What you have to do: Show all lines of the listing that hold the word "joints".

Data section:

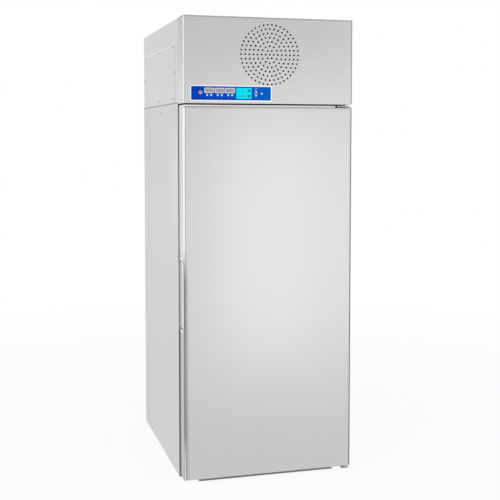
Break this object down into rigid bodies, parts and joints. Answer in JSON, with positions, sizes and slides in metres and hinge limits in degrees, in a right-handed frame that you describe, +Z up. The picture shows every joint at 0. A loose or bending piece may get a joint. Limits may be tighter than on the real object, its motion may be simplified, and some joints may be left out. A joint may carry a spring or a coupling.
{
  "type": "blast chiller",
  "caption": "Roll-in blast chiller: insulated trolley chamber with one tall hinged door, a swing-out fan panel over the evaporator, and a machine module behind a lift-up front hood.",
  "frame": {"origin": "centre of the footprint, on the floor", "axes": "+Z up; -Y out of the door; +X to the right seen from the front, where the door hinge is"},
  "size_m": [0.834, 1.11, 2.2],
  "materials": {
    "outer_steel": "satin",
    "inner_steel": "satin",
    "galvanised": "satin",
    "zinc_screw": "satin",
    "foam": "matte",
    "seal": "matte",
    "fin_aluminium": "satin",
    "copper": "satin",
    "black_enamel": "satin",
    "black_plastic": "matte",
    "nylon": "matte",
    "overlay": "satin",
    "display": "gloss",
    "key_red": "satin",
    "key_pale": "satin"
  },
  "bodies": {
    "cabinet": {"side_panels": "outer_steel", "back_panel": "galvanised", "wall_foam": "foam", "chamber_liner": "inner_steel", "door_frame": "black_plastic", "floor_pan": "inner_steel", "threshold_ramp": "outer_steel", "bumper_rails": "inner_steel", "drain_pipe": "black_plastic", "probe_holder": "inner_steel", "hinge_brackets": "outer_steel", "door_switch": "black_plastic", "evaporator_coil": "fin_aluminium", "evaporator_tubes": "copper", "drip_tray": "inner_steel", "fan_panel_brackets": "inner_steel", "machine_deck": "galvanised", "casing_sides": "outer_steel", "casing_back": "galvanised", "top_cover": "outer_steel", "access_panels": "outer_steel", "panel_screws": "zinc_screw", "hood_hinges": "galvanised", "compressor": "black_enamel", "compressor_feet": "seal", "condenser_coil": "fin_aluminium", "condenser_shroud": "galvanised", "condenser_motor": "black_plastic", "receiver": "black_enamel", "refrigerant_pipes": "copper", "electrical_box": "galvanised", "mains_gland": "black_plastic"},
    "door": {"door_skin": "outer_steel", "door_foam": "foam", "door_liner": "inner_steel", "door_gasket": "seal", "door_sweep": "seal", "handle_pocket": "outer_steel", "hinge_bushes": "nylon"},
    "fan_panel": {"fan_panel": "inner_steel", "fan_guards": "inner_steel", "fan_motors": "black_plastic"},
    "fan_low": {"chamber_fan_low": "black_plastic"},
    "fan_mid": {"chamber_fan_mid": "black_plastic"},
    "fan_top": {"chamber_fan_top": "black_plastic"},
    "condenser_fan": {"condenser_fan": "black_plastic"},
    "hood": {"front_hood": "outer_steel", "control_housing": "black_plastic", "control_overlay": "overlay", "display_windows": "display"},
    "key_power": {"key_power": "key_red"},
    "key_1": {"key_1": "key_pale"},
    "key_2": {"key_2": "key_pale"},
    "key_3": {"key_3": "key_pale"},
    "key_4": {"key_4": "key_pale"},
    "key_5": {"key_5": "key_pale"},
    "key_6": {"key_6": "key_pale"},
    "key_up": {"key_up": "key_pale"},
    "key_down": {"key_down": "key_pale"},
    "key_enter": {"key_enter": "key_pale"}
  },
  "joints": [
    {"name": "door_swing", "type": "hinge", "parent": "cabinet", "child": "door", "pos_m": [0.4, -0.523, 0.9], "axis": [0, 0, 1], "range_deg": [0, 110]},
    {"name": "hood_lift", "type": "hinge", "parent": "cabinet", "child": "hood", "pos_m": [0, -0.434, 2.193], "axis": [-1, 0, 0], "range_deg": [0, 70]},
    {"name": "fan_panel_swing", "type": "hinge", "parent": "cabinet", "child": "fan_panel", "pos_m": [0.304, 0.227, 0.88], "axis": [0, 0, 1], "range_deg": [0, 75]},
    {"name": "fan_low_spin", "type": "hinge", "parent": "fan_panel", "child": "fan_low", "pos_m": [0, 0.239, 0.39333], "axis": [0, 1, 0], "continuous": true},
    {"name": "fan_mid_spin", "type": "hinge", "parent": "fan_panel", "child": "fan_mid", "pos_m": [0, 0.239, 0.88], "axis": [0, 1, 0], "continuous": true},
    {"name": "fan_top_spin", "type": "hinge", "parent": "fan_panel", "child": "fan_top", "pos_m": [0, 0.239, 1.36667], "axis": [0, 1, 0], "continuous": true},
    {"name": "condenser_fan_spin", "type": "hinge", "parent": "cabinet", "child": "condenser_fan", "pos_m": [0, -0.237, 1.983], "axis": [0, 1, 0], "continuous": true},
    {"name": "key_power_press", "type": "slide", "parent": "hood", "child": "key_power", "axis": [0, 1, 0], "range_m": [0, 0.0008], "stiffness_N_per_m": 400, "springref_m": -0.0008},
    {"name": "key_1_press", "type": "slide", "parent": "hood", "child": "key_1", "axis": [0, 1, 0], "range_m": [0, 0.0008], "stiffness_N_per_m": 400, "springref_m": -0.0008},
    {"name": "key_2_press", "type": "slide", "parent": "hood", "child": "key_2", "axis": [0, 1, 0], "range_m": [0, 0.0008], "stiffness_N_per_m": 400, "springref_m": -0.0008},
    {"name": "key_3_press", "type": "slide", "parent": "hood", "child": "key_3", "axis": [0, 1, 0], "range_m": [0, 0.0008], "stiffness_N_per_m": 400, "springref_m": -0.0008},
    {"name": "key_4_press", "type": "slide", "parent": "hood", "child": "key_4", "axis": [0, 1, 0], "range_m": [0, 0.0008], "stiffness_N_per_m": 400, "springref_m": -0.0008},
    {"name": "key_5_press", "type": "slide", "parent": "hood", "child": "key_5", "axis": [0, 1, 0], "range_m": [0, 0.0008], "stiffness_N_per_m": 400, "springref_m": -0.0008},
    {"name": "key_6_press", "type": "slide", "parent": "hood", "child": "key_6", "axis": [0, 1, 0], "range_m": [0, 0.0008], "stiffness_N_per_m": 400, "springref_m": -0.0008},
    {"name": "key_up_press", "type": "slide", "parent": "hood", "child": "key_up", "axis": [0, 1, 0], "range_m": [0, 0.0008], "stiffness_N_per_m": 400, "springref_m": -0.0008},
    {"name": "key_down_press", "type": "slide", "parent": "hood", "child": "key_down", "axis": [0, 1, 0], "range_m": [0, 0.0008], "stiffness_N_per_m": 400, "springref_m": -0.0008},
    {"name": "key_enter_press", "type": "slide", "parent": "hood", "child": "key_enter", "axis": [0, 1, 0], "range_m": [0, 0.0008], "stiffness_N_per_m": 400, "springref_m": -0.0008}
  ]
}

Reply:
Break this object down into rigid bodies, parts and joints. Answer in JSON, with positions, sizes and slides in metres and hinge limits in degrees, in a right-handed frame that you describe, +Z up. The picture shows every joint at 0. A loose or bending piece may get a joint. Limits may be tighter than on the real object, its motion may be simplified, and some joints may be left out. A joint may carry a spring or a coupling.
  "joints": [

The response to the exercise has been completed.